** START OF Provided information **
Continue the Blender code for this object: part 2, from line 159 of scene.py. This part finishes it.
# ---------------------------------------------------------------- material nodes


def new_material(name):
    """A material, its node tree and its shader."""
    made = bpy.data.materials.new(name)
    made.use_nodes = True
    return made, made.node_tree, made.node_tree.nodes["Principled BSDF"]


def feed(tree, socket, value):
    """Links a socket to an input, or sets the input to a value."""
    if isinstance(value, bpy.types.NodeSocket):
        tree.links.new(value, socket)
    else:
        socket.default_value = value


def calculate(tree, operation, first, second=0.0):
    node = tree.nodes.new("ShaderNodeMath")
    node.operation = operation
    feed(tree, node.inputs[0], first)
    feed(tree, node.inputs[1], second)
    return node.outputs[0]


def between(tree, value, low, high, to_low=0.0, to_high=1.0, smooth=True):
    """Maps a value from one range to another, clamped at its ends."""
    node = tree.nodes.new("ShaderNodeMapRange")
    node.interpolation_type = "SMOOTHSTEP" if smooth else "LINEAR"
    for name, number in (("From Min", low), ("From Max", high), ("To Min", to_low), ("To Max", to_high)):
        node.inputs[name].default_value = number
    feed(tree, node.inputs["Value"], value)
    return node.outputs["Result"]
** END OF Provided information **
** START OF Provided information **
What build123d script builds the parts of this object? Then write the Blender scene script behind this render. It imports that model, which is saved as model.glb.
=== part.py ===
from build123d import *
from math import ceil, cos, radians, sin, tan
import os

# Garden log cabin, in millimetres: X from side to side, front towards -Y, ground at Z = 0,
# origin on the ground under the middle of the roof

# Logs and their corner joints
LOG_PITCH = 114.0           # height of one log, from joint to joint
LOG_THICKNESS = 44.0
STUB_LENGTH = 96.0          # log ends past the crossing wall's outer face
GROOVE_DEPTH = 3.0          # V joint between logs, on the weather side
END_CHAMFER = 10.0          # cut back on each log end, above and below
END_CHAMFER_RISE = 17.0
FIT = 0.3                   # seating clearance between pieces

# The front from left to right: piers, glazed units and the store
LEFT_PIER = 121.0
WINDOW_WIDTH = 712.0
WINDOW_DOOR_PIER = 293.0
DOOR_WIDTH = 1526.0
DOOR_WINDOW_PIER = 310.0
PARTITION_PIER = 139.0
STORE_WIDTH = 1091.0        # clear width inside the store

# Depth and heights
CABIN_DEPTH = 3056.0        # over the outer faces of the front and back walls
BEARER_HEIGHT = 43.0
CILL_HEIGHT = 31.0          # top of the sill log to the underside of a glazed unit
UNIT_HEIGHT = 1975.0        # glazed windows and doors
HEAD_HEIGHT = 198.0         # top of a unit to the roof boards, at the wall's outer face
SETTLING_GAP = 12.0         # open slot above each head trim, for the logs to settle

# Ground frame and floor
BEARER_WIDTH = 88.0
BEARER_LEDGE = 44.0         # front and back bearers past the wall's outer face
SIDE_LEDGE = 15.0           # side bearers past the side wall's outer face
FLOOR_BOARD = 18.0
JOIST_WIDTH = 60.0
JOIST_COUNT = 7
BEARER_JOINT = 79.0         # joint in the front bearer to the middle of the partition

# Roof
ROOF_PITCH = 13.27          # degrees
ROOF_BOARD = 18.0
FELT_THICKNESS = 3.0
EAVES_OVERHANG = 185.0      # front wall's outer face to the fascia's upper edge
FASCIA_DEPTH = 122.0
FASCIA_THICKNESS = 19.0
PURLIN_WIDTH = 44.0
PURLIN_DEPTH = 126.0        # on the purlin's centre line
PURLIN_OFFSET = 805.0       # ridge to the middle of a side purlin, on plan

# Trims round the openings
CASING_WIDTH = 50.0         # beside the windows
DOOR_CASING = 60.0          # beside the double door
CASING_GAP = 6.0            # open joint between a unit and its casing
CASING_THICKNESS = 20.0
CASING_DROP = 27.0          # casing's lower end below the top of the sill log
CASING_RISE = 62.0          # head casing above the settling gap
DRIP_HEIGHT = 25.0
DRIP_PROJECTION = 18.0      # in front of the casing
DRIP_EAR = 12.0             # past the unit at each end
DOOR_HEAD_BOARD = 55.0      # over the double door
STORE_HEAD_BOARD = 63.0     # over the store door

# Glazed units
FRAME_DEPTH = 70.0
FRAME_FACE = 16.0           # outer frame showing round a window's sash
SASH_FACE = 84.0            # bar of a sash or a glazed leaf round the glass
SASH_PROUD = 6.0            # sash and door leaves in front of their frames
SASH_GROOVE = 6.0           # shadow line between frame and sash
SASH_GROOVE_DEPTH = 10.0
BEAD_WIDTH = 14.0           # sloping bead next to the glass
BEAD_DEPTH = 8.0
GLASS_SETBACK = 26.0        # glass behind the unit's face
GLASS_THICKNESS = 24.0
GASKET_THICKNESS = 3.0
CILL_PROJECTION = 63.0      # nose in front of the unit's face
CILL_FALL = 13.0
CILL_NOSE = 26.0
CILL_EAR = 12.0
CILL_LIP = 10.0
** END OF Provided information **
▶ [Your objective]
Above are the records; from them, give again exactly the lines from the one containing "What build123d script" to the one containing "# origin on", both lines included, and nothing more.

▶ [Result]
What build123d script builds the parts of this object? Then write the Blender scene script behind this render. It imports that model, which is saved as model.glb.
=== part.py ===
from build123d import *
from math import ceil, cos, radians, sin, tan
import os

# Garden log cabin, in millimetres: X from side to side, front towards -Y, ground at Z = 0,
# origin on the ground under the middle of the roof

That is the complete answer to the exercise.